A jury convicted the defendant of felony DWI and found that he was using his vehicle as a deadly weapon.

Section 1.07(a)(17)(B) of the Texas Penal Code defines deadly weapon as "anything that in the manner of its use or intended use is capable of causing death or serious bodily injury."  The Court held that as the defendant almost hit the witness that the witness was in actual danger at the time the defendant was driving.

Failing to maintain a single lane by itself is insufficient to warrant a traffic stop

In Fowler v. State (No. 2-06-06183-CR), the Fort Worth Court of Appeals held that a driver's failure to maintain a single lane absent evidence that it was unsafe to do so is insufficient to give an officer reasonable suspicion to detain the driver.

The Court also held that reasonable suspicion cannot be based on an officer's mistaken understanding of traffic laws.  Section 545.060(a) states that a driver shall drive within a single lane and may not move from that lane unless the movement can be made safely.  As the officer failed to produce any evidence that the defendant's movements were not made safely, there was no traffic code violation.

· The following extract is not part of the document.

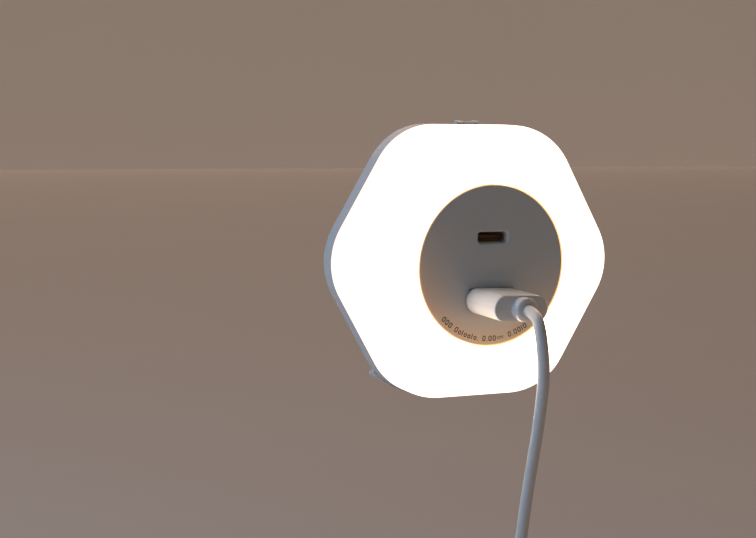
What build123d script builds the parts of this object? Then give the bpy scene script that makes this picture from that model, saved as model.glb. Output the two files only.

The Court did say that the failure to maintain a single lane when coupled with a driver's leaving a bar, driving into oncoming traffic or weaving over an extended period of time would, however, give an officer reasonable suspicion.

Weaving into oncoming traffic, however, is 

In Keenan v. State (No. 06-08-00086), the Texarkana Court of Appeals held that failing to maintain a single lane and swerving into oncoming traffic did give rise to reasonable suspicion.